───── DATASET EXCERPT

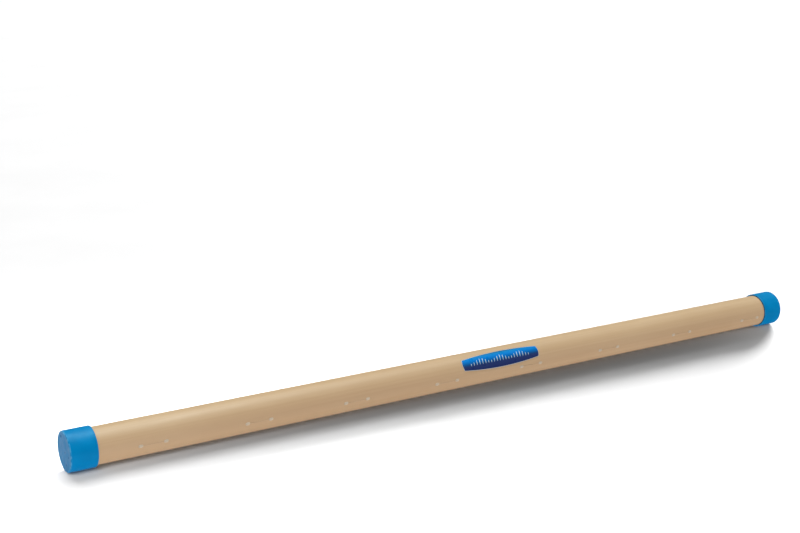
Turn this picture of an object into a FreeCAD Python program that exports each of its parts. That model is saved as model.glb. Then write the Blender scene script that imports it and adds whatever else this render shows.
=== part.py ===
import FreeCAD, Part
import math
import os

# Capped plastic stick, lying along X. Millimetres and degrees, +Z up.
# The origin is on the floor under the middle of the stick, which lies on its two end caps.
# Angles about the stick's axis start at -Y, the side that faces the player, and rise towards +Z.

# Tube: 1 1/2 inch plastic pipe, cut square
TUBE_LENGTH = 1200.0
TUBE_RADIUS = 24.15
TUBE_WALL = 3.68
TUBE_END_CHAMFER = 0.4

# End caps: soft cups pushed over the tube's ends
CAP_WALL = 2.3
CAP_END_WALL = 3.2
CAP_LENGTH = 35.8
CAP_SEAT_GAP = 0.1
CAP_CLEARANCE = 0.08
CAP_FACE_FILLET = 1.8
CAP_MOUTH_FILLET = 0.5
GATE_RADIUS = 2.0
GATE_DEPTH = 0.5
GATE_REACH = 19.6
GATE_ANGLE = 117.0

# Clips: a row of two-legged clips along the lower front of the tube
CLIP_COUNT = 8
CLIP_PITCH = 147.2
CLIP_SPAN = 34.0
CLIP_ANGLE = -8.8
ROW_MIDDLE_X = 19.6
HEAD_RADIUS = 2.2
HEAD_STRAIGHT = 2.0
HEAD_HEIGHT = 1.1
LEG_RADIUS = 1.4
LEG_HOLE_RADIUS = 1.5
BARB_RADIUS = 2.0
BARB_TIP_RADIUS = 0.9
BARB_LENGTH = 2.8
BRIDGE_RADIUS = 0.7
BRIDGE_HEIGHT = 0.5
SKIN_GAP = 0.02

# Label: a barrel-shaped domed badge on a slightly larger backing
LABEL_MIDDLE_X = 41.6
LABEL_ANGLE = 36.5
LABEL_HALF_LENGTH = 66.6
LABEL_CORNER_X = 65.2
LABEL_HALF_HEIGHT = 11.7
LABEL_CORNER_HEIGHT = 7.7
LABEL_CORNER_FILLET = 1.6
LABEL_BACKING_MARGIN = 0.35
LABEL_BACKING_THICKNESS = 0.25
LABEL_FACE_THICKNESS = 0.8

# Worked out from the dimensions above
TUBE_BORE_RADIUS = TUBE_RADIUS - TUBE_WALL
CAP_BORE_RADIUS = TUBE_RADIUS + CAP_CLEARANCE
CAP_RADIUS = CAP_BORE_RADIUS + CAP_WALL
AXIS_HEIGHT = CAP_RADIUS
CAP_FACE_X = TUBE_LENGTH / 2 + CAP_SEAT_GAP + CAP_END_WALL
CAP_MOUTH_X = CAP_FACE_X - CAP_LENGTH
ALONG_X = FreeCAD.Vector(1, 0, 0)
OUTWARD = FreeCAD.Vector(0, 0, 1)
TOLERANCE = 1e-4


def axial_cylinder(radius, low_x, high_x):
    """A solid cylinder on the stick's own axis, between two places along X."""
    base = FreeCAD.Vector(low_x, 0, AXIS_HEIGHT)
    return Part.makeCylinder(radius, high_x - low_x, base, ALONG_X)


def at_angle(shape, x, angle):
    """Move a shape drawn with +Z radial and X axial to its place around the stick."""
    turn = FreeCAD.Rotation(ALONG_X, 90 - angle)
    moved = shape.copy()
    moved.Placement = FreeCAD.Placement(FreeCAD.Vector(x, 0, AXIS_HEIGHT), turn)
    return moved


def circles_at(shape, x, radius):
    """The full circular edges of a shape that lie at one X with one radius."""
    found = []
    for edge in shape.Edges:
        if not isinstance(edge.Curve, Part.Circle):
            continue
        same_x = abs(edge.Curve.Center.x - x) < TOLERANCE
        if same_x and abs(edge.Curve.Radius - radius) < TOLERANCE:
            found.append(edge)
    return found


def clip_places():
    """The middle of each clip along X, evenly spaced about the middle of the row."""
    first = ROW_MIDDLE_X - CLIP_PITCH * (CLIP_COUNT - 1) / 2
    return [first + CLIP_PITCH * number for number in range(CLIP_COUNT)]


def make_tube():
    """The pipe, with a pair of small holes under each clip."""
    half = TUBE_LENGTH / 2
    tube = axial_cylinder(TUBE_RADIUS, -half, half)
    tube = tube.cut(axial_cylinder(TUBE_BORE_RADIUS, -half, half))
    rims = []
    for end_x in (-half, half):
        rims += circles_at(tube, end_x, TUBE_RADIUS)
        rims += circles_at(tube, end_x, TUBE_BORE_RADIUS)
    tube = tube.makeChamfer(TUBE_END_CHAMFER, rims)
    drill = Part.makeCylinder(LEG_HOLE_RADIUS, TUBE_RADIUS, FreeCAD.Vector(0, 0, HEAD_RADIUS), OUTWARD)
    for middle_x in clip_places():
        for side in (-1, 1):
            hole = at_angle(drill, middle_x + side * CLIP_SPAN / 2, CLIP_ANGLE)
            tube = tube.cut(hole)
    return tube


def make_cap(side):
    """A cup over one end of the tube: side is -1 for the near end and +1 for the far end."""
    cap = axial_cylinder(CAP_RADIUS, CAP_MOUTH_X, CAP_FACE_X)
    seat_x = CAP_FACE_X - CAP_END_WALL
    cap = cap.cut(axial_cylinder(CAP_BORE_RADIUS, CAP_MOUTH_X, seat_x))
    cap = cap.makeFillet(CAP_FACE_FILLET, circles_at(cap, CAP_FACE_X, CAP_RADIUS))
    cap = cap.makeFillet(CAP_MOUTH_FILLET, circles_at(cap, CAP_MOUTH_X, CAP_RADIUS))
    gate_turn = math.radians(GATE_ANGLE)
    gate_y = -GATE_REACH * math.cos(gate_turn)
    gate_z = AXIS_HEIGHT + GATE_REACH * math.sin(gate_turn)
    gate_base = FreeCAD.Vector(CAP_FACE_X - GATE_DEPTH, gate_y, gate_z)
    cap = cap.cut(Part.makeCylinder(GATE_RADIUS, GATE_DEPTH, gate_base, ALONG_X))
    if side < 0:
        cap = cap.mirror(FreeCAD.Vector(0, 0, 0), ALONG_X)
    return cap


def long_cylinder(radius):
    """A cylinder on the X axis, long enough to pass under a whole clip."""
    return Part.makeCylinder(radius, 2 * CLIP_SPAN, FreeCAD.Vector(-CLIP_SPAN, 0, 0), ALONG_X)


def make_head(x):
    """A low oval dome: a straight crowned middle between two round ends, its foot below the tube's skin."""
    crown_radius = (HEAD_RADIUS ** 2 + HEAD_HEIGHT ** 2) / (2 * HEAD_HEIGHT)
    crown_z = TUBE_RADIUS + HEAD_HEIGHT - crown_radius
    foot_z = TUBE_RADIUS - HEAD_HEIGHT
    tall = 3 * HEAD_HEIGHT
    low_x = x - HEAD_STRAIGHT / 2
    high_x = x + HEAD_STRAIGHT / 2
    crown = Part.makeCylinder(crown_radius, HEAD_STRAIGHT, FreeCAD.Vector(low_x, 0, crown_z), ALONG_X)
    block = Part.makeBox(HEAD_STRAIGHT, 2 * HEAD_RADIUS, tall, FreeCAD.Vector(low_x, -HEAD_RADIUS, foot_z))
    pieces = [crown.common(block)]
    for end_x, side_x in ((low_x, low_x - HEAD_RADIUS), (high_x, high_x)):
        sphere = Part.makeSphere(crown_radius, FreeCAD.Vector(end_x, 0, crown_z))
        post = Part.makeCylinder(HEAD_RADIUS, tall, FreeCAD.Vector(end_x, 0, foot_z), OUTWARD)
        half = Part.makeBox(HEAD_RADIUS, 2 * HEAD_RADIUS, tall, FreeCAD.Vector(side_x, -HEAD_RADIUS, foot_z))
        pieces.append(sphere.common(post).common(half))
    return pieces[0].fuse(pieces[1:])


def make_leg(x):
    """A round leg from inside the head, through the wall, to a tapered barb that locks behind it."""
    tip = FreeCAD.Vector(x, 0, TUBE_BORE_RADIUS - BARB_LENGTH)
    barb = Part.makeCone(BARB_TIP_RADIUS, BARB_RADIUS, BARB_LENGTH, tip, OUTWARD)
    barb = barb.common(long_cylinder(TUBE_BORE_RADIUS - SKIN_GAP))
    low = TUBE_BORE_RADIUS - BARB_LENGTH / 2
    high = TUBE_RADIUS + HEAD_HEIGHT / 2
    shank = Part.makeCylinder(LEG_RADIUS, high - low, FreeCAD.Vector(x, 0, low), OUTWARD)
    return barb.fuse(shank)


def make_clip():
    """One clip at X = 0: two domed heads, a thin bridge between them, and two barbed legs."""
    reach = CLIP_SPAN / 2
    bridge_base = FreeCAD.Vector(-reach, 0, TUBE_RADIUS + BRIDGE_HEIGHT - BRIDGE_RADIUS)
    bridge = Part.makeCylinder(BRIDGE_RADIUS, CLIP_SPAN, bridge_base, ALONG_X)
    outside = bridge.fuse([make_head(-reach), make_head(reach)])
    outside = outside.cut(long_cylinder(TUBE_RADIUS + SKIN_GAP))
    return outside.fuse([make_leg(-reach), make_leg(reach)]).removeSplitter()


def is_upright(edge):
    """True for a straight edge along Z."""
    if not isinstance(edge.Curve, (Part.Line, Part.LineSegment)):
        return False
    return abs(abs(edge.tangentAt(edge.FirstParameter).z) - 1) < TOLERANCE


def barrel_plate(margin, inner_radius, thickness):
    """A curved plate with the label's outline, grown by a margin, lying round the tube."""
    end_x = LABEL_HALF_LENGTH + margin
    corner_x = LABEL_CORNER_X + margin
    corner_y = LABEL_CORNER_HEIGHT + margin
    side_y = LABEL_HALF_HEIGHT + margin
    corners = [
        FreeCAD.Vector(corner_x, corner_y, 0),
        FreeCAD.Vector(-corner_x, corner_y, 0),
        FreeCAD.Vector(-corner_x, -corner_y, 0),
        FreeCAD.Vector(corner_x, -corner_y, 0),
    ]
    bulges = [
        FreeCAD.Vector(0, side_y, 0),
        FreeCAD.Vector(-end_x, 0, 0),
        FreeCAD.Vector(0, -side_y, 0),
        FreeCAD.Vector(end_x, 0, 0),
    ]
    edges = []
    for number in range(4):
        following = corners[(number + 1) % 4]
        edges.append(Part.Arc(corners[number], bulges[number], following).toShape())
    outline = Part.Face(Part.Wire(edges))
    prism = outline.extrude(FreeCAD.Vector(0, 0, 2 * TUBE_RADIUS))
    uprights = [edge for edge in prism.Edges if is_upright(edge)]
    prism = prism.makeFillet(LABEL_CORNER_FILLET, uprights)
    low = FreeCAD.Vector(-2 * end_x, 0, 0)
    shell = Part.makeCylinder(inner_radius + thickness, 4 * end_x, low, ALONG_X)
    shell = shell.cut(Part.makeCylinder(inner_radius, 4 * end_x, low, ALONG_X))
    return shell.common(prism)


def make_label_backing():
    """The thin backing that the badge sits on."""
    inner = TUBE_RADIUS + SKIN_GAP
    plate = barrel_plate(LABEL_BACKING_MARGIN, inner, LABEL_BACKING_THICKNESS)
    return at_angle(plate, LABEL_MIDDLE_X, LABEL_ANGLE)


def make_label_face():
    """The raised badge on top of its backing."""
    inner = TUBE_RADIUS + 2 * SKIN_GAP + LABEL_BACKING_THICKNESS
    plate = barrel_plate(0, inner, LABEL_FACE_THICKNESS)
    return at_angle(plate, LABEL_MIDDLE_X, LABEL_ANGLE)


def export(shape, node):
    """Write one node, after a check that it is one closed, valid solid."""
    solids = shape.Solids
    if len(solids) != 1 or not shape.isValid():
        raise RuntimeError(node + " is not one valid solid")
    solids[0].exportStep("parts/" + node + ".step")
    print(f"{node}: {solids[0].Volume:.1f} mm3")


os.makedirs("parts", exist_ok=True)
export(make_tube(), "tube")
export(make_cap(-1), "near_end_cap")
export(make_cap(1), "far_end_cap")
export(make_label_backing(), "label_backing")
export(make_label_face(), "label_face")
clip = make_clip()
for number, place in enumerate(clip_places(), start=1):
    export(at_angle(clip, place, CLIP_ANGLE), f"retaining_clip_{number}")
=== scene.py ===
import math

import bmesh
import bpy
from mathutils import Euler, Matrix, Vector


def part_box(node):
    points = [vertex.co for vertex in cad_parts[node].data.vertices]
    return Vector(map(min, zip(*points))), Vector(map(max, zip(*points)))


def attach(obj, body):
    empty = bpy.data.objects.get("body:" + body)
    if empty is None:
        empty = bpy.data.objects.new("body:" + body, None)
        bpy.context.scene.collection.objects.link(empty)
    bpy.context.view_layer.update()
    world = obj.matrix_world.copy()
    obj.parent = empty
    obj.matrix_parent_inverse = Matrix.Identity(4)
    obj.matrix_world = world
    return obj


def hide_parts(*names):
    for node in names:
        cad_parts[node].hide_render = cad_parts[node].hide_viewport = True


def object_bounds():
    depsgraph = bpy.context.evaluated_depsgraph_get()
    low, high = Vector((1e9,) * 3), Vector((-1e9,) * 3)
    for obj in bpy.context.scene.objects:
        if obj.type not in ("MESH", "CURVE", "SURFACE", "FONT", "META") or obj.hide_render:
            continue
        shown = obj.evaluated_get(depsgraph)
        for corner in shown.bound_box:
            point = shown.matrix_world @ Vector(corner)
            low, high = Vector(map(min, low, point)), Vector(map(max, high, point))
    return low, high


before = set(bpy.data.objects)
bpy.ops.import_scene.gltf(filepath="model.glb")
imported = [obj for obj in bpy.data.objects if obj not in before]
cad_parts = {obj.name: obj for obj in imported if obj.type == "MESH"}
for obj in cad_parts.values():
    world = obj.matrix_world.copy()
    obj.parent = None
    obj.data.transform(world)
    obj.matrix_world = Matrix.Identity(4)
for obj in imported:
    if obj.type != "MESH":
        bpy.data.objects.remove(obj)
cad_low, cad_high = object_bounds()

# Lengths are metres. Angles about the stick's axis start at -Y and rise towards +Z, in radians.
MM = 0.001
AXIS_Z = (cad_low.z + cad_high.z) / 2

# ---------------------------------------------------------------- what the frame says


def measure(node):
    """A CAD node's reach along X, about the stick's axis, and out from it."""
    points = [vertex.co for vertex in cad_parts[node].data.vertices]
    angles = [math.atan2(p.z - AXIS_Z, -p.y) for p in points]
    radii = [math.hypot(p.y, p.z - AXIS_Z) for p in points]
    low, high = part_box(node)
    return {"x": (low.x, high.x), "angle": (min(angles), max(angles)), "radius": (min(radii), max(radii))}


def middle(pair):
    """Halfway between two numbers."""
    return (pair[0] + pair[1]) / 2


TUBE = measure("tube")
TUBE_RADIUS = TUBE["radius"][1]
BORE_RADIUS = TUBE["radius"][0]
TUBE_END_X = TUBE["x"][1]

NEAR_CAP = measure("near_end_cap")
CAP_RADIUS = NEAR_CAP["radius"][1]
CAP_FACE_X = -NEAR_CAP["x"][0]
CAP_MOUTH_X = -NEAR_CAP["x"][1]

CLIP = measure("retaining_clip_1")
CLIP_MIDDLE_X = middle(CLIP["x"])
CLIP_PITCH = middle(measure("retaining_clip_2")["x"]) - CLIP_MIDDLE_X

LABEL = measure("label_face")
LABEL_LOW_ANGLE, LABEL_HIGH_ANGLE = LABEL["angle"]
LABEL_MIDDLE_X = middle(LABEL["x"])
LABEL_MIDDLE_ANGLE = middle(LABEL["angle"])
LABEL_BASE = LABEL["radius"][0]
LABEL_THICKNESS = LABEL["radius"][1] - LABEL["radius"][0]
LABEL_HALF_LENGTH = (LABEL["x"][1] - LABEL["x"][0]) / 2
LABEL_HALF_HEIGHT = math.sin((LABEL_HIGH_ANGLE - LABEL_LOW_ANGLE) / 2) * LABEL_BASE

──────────

-- TASK INSTRUCTIONS --
In the listing above, locate the line containing "clip = make_clip()" and the line containing "for node in". Transcribe those two lines and everything between them, exactly as written.

-- FULL OUTPUT --
clip = make_clip()
for number, place in enumerate(clip_places(), start=1):
    export(at_angle(clip, place, CLIP_ANGLE), f"retaining_clip_{number}")
=== scene.py ===
import math

import bmesh
import bpy
from mathutils import Euler, Matrix, Vector


def part_box(node):
    points = [vertex.co for vertex in cad_parts[node].data.vertices]
    return Vector(map(min, zip(*points))), Vector(map(max, zip(*points)))


def attach(obj, body):
    empty = bpy.data.objects.get("body:" + body)
    if empty is None:
        empty = bpy.data.objects.new("body:" + body, None)
        bpy.context.scene.collection.objects.link(empty)
    bpy.context.view_layer.update()
    world = obj.matrix_world.copy()
    obj.parent = empty
    obj.matrix_parent_inverse = Matrix.Identity(4)
    obj.matrix_world = world
    return obj


def hide_parts(*names):
    for node in names:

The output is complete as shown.